After 50 years this has to be a very brief history of Falmouth Surf Life Saving Club. Formed in the spring of 1967 following a reported drowning the previous summer, a group of enthusiastic swimmers met in the Town Hall for its inaugural meeting, to form a working group, their aim to set up a Surf Life Saving Club at Maenporth Beach. Only one of those at that meeting is still within the club being our Honorary Secretary Elaine Stephens,(then Elaine Wilkinson, a local Mawnan Smith girl).

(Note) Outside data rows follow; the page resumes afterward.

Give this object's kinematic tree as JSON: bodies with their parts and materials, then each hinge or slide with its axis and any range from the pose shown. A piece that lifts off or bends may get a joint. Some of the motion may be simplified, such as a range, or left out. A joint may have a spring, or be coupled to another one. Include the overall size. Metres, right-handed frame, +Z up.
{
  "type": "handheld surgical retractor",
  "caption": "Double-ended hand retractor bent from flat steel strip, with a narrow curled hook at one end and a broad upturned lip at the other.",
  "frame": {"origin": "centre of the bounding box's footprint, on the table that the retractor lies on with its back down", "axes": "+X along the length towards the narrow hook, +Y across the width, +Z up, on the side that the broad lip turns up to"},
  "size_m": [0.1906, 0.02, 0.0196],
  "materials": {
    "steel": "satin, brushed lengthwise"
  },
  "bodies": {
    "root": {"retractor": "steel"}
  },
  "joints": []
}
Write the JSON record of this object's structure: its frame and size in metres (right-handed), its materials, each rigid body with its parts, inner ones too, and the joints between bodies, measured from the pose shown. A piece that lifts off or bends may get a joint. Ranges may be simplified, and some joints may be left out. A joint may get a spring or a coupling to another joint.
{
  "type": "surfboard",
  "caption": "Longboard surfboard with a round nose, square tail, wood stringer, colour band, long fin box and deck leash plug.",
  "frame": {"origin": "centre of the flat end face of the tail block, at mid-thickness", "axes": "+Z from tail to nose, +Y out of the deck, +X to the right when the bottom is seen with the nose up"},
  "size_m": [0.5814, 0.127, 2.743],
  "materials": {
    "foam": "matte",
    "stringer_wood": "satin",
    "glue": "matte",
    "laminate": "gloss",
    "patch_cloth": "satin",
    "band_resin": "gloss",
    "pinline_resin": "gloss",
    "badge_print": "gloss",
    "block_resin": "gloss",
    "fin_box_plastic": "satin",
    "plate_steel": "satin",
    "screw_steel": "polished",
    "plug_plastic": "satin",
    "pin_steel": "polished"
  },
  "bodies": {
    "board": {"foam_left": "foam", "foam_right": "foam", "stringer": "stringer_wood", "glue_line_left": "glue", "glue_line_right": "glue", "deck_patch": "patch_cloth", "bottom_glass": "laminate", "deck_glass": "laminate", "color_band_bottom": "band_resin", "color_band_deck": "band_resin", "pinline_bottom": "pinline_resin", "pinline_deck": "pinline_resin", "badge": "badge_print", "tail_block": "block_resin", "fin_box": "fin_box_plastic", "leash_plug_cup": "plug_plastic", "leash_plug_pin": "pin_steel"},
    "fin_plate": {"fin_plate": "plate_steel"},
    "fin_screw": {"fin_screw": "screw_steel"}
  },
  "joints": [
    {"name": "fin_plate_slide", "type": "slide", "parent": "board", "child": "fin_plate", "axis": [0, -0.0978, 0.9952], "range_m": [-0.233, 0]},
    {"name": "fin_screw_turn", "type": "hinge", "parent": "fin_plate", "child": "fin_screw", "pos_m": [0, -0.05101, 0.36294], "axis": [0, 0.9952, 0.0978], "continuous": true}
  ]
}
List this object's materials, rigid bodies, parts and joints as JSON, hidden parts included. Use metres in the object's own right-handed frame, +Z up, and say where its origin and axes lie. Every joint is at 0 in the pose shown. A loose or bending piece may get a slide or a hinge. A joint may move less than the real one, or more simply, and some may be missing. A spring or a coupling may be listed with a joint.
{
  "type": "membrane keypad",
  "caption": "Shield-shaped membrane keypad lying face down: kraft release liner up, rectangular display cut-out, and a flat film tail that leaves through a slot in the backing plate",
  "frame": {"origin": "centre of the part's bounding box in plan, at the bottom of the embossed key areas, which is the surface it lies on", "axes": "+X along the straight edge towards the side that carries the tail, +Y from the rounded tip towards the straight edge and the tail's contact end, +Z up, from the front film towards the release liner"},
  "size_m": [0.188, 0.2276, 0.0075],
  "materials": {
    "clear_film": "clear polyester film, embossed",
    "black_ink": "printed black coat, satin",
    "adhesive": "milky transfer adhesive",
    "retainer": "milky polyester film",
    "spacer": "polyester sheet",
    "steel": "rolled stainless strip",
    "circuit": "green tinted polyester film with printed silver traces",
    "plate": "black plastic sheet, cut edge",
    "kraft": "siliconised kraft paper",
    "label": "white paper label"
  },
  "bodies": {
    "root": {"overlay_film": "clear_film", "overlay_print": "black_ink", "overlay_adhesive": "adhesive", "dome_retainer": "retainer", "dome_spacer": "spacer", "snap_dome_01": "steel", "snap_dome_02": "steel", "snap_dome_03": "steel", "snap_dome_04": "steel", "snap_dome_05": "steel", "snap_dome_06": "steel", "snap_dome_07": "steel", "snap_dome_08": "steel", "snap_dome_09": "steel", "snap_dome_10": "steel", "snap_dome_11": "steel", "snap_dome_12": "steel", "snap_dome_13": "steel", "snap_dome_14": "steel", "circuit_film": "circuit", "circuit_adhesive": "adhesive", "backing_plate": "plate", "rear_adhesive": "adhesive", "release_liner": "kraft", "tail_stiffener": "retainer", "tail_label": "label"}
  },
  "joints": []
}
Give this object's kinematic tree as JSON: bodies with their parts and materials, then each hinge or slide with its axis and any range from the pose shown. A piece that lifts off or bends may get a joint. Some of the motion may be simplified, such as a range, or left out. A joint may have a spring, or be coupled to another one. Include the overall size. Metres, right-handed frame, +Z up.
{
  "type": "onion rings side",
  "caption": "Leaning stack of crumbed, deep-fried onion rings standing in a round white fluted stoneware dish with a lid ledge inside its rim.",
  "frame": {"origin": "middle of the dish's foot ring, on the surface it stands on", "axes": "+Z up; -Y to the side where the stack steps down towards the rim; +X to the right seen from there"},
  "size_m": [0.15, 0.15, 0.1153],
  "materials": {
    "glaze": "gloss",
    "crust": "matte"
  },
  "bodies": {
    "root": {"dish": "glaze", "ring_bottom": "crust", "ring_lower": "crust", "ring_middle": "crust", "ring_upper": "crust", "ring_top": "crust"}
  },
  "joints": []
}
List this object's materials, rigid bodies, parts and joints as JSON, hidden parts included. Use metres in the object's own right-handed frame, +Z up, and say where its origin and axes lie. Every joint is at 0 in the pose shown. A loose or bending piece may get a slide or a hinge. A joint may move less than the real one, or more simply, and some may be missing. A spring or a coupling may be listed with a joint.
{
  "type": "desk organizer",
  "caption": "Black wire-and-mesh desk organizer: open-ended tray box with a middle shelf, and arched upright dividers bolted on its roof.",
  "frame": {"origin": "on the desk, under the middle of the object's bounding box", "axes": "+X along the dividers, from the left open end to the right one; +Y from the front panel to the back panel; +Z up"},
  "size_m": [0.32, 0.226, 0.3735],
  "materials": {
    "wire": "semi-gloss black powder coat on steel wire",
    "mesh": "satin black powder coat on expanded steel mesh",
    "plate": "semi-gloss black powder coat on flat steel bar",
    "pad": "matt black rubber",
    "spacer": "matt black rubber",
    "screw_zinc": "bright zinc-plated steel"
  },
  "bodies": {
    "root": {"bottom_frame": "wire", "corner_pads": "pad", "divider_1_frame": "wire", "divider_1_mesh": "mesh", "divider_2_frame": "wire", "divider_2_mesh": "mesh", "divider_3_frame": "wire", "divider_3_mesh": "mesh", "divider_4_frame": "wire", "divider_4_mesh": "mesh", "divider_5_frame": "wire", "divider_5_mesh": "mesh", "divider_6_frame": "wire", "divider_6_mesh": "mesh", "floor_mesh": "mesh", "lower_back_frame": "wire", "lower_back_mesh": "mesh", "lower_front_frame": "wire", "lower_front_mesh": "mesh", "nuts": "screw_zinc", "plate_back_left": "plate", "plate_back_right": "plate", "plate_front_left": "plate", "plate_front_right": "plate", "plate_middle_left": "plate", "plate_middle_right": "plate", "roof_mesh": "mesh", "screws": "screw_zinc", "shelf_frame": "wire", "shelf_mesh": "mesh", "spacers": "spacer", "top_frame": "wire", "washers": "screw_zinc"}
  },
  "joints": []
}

In those very early years clubs such as Gunwalloe, Porthtowan and
Perranporth were more than happy to assist in the training of
members for the Bronze Medallion, the prerequisite for all voluntary
beach life guards at the time. You had to be resilient in those days
with no wetsuits, and only an old beach hut to take shelter in, with
just the Reel, Line and Belt (the mainstay of life saving equipment
and examination in the late sixties and seventies) and a wooden
rescue ski been donated in 1968. Mike O’brien became club
captain, and as the full time first aid officer for Falmouth Docks had
many years experience in life threatening situations. He set very
high standards and was ably assisted by Barry Morris and Roger
Lean. Sunday training started at 09.00 and continued until patrols
commenced at 10.00 finishing at 18.00.
In 1970 both Falmouth and Gunwalloe were privileged in obtaining Inshore Rescue Boats, donated by the late Mrs Elsie Holmes, who would later become club President, a great supporter and follower of club activities throughout her life. At that time the only other clubs with IRB’s were Perranporth and Atlantic College in Wales. Today the IRB is one of the most versatile pieces of equipment on the beach. In the seventies it was a bog standard inflatable and outboard however the club Gear Steward Terry Wilkes and Roger Stephens designed and manufactured modifications over several years to help the craft meet the rigours of surf rescue work. It is surprising to see how their efforts so closely replicate the top spec craft designed and built in New Zealand for the world market. To think we kept the boat in the car park behind the beach and engine in the beach hut! Not only were the two experimenting with IRB design they were also using their newly acquired skills in surfing to come up with ideas for a fibre glass Rescue Board with Bilbo Surf Shop carrying out its production. Both board and ski can still be found in the club hut. They also modified an old rowing club
gig into a would be surf boat, not their best idea.
It was now becoming obvious that with four pieces of equipment and a very positive
senior patrolling membership something more than an old beach hut was needed,
however by then we did have two old beach huts that we had to remove from the
beach along with the kit at the end of each season. Two years of wrangling took
place Budock, Mawnan Smith and Falmouth Councils all having their say as to where
we could build; on the beach, on the cliff to the east and west all discussed. Cornwall
County Council finally giving permission for one on the cliff on the west side of the
beach. As it transpired the boundary line for both Mawnan Smith and Falmouth would
cut right across the middle of the site. The Fox family owned the land but fortunately
Mrs. Fox helped run a little first aid post on the other side of the beach and had
always been another keen supporter of club activities, granting us permission to
operate our life saving operation from on her land. This could not be said for
the Crag Hotel which overlooked the beach, now the site of Maenporth Estate. They also owned the centre section of the beach and took a very dim view of a life saving club presence, being of the opinion that it gave the impression Maenporth Beach was dangerous and therefore would put people off coming to the beach. Numerous disagreements ensued to the extent that they erected a fence on both sides of their section of beach. This did not hinder us in our life saving work, prevailing weather patterns giving us many days of surf in east to north east winds in the first twenty years of the clubs history with many and varied rescues been performed every summer (see press cuttings for just a few examples).